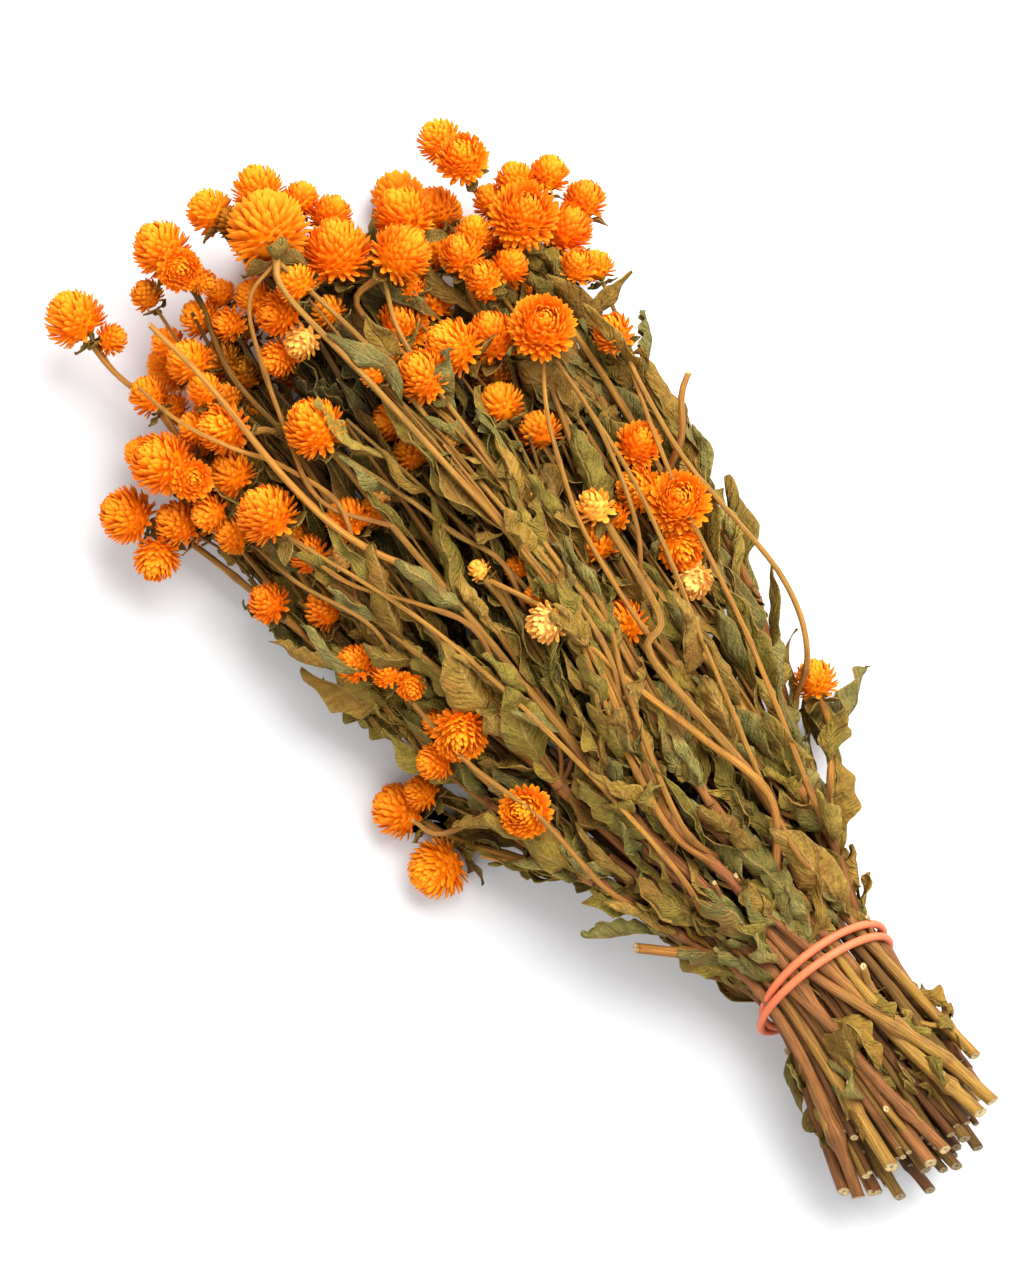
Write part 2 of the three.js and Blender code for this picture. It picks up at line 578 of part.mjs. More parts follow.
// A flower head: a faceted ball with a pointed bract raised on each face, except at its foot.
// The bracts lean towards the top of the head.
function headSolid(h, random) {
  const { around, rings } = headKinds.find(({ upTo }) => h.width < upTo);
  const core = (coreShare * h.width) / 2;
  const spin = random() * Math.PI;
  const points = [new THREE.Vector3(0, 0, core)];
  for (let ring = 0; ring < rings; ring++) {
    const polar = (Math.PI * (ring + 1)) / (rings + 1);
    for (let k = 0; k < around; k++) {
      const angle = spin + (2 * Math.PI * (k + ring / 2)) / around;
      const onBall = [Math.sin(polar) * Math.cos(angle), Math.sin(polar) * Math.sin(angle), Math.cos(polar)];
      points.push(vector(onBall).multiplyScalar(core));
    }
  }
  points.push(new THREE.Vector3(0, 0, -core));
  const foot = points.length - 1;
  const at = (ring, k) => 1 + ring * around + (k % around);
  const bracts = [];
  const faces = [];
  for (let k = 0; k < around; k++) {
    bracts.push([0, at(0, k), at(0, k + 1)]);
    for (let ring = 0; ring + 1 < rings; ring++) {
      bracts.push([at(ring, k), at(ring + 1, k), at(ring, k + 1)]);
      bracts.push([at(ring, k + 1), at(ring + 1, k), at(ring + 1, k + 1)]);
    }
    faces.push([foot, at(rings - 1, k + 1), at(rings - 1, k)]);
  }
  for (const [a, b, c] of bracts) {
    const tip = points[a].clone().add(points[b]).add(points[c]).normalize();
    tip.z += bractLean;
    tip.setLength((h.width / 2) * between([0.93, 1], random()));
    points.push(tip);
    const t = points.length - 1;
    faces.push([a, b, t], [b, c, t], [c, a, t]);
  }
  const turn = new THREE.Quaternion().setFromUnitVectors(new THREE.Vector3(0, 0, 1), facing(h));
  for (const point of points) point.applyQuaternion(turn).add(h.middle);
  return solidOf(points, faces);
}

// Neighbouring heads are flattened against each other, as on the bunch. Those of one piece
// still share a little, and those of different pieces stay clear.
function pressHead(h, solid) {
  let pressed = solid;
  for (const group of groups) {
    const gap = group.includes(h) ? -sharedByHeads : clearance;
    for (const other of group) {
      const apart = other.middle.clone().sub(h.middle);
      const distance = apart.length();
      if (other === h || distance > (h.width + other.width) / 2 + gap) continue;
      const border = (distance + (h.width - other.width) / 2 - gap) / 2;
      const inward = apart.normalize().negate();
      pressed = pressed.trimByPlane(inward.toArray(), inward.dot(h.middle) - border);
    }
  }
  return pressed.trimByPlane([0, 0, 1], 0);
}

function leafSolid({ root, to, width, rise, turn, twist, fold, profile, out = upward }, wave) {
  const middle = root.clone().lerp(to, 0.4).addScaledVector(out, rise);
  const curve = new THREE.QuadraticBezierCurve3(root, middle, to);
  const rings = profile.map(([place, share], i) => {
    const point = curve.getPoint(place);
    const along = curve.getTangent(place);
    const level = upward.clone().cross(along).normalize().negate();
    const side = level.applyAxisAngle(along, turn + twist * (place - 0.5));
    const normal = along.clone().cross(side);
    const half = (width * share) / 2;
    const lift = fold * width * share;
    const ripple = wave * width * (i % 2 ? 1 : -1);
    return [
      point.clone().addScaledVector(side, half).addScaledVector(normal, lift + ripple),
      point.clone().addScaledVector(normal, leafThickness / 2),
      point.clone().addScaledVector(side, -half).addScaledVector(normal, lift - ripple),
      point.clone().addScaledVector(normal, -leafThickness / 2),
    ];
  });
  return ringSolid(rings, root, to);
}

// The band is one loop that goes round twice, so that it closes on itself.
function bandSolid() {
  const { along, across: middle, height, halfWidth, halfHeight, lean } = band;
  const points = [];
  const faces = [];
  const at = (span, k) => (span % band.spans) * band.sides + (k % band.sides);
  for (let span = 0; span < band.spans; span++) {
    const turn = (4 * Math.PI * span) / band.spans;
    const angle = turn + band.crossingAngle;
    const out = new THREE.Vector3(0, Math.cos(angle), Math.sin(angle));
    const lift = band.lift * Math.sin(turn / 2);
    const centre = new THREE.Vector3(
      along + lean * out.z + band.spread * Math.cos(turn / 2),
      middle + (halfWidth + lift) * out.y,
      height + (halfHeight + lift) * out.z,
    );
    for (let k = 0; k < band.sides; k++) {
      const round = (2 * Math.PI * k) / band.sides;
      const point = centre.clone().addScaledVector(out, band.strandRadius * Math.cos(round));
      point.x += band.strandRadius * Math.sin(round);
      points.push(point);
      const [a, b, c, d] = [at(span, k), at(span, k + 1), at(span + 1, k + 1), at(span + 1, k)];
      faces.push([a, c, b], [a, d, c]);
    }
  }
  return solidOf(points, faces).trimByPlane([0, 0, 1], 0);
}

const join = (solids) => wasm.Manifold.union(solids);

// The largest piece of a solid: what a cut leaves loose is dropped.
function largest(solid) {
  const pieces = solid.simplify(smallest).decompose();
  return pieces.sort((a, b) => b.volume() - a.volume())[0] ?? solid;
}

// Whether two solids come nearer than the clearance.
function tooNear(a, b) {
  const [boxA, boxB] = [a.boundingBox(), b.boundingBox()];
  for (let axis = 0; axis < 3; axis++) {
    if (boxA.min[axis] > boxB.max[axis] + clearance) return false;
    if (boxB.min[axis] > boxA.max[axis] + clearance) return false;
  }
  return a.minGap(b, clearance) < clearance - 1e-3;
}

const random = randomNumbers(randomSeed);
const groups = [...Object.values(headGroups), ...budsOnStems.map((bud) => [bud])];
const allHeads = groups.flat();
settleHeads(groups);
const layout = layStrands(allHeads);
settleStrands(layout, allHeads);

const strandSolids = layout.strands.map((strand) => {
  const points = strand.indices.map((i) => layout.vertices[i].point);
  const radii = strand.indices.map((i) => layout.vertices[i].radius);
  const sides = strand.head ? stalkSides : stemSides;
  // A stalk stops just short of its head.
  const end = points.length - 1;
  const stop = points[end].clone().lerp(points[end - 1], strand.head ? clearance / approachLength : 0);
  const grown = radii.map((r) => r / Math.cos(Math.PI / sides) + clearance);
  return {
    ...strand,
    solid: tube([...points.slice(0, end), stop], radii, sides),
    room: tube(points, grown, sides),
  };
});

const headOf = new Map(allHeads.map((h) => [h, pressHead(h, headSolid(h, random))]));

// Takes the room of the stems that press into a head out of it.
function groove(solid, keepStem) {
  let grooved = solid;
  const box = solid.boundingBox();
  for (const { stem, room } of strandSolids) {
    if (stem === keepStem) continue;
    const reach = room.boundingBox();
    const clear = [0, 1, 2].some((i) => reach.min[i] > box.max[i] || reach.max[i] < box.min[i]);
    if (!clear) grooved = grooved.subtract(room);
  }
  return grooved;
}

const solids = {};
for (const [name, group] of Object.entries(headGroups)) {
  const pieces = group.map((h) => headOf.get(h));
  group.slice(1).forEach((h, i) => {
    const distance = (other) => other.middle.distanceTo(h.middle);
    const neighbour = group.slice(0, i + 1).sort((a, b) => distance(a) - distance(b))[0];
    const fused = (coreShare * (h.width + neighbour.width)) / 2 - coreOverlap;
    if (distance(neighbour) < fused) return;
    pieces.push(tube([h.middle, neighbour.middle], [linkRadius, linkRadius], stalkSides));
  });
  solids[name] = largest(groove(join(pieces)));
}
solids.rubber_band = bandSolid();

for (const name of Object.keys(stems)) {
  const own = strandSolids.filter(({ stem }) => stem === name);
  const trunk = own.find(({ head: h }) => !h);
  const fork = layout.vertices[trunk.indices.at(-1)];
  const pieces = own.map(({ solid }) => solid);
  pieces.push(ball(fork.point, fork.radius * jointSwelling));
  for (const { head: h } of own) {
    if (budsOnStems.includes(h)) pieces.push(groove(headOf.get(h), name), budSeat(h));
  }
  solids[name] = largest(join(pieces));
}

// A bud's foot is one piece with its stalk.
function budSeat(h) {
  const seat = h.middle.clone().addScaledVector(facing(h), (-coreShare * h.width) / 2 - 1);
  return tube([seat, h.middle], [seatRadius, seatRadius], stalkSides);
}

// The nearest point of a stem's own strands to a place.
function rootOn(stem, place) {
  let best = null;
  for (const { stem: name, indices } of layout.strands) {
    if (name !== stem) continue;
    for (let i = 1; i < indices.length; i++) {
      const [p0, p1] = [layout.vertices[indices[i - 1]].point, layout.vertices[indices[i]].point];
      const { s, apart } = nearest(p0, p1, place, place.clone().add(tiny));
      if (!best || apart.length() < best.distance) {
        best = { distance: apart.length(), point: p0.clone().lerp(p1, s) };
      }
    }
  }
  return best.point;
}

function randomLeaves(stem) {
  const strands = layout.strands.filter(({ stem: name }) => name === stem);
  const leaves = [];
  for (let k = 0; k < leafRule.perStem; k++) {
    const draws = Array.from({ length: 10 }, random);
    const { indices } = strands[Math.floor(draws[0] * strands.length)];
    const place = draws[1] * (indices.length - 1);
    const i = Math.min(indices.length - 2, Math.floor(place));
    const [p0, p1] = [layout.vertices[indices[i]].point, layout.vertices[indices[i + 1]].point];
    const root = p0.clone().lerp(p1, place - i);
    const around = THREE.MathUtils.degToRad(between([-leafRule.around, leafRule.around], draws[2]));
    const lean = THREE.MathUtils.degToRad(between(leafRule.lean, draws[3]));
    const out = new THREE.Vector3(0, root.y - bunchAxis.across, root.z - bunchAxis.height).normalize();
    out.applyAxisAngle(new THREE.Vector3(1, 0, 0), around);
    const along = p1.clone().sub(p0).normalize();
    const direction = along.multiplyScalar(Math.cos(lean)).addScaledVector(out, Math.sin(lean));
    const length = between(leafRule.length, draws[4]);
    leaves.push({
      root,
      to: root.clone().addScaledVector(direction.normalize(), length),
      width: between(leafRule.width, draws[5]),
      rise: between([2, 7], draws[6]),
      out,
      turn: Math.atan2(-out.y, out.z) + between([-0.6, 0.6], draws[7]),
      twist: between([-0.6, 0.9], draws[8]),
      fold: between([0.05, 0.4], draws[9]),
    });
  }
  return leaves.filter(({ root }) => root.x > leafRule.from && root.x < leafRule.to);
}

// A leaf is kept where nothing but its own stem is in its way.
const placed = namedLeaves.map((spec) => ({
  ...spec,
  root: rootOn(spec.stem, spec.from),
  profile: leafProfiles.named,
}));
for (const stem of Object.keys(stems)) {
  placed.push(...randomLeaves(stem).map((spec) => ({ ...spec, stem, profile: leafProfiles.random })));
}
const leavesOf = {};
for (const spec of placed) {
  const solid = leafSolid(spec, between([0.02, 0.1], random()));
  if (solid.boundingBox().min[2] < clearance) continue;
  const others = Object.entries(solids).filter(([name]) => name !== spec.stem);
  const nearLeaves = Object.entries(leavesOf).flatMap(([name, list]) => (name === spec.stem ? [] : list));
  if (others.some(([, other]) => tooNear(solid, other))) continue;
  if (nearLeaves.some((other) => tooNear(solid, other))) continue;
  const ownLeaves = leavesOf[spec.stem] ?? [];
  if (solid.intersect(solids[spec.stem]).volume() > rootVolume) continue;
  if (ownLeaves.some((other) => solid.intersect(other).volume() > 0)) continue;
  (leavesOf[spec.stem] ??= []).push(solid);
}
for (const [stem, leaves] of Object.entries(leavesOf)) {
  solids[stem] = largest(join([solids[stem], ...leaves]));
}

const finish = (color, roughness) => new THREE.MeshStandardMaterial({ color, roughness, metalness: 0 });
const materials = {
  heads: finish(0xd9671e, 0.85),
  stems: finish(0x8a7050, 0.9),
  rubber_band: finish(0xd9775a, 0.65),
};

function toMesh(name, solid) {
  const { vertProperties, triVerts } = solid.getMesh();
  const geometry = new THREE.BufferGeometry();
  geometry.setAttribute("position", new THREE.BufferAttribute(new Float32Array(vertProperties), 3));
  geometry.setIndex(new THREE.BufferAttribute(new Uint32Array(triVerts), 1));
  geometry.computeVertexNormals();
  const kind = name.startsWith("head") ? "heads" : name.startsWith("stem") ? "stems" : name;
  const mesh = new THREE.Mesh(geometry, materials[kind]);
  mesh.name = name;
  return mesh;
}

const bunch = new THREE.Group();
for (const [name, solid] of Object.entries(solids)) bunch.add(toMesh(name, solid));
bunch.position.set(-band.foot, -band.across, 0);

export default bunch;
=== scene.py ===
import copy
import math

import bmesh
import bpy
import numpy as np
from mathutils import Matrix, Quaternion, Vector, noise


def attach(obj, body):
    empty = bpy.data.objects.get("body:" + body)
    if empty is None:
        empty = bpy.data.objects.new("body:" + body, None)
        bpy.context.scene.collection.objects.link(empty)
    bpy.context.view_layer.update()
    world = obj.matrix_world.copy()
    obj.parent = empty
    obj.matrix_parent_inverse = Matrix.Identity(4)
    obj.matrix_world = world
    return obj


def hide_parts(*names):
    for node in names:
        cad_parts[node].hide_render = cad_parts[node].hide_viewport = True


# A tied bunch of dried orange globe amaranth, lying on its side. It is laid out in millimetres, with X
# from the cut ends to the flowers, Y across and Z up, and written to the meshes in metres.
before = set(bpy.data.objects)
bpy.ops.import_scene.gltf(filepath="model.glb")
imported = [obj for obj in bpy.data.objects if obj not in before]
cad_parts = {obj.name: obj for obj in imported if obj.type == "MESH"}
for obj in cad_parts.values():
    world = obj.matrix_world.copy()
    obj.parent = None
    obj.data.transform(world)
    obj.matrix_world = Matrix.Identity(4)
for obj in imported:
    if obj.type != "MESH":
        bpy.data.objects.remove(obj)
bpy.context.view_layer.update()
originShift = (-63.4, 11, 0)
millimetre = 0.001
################
__Brief__. All lines from the one that contains "before = set(bpy.data.objects)" through the end of the material are to be quoted exactly, with both ends included.

__Answer to this exercise__.
before = set(bpy.data.objects)
bpy.ops.import_scene.gltf(filepath="model.glb")
imported = [obj for obj in bpy.data.objects if obj not in before]
cad_parts = {obj.name: obj for obj in imported if obj.type == "MESH"}
for obj in cad_parts.values():
    world = obj.matrix_world.copy()
    obj.parent = None
    obj.data.transform(world)
    obj.matrix_world = Matrix.Identity(4)
for obj in imported:
    if obj.type != "MESH":
        bpy.data.objects.remove(obj)
bpy.context.view_layer.update()
originShift = (-63.4, 11, 0)
millimetre = 0.001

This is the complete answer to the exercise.